Another domain the alt-right neo-Nazis want to claim for their own is genetics. Sarah Zang has a very good overview of how the deplorables are eyeballing modern genetics and genomics, and mangling it to support their racist theories, titled Will the Alt-Right Peddle a New Kind of Racist Genetics? My only objection would be that this isn’t a new kind of racist genetics at all — it’s the same old garbage, in which they misinterpret results to support their preconceptions. The interesting thing, though, is that geneticists are gearing up to fight back.
Jedidiah Carlson was googling a genetics research paper when he stumbled upon the white nationalist forum Stormfront. Carlson is a graduate student at the University of Michigan, and he is—to be clear—absolutely not a white nationalist. But one link led to another and he ended up reading page after page of Stormfront discussions on the reliability of 23andMe ancestry results and whether Neanderthal interbreeding is the reason for the genetic superiority of whites. Obsession with racial purity is easily channeled, apparently, into an obsession with genetics.
Stormfront has been around since the ’90s, which means it’s been around for the entirety of the genomic revolution. The major milestones in human genetics—sequencing of the first human genome, genetic confirmation that humans came out of Africa, the first mail-in DNA ancestry tests—they’re all there, refracted through the lens of white nationalism. Sure, the commentators sometimes disagreed with scientific findings or mischaracterized them, but they could also be serious about understanding genetics. “The threads would turn into an informal tutoring session and journal club,” observes Carlson. “Some of the posters have a really profound understanding of everyday concepts in population genetics.”
Carlson has been arguing with the bozos on Twitter, and I’ve been occasionally bouncing off them here and there — the “human biodiversity” gang, their intentionally neutral term for pseudo-scientific racism, kinda despises me. Even before I read this article, though, I was working up some new material for the genetics course I’ll be teaching in January specifically to address some of these problems at a fairly basic level.
One concern I’ve had for a while now is that often in undergraduate genetics we’re teaching a kind of simplified Mendelism as a starting point, and in the lab we do crosses that have been time-tested for clarity and consistency. Students start out with this kind of crude beanbag genetics in their heads, which actually is a good beginning point to get the concepts across, but then when we get into real genetics, that is considerably messier and more difficult, they may flounder. At least, that’s been my experience; but we also see it in the general public where they got a bit of Mendelian pea-crossing in high school, and then they hear something about epigenetics and just go off the rails.

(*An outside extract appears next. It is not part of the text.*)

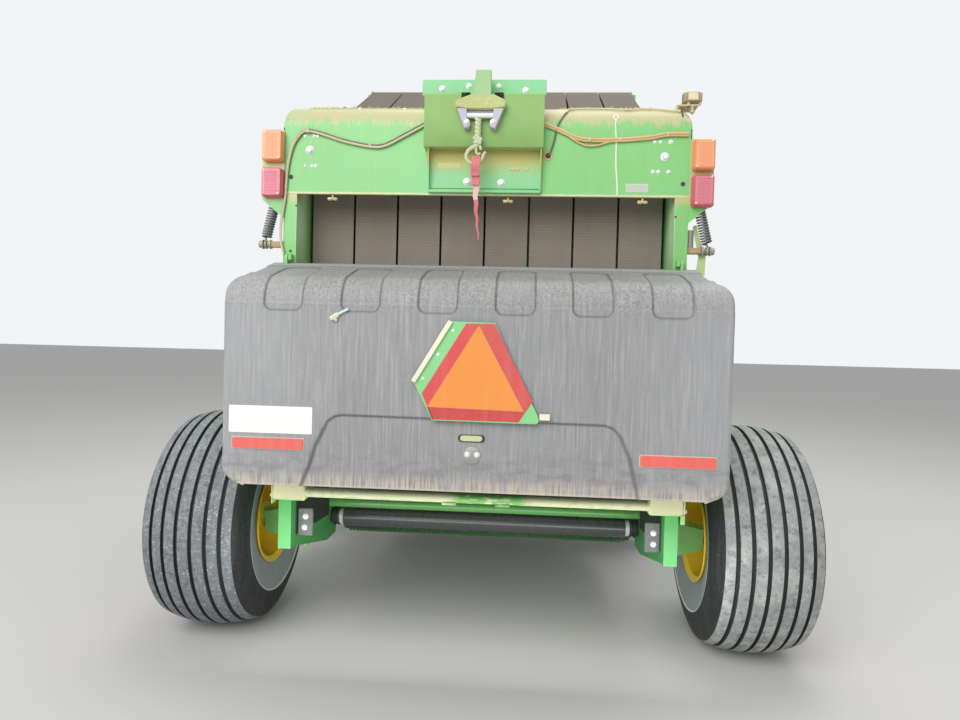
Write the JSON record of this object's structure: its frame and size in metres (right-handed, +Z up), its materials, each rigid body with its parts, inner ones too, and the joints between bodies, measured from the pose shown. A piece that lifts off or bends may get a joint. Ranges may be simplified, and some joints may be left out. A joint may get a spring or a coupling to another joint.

This year I think my first class will involve throwing examples at them of unexpected genetics, stuff that doesn’t fit their high-school version, and start ’em out by preparing them to not trust simplistic interpretations, and to realize that Mendel’s results were a starting point for a model. It’ll also help to let them know that they don’t know everything right from the first day.
But then we’ll go right back to Mendel, and work our way up from that foundation to the hard, fun, bewildering stuff. And maybe I should try to include at least a little section on the genetics of race near the end. The garbage that Stormfront is peddling has been around for a long time, and maybe we need to start addressing it at the undergrad level now…and yes, at the high school level. I’ll have to leave that to the high school science teachers out there reading this.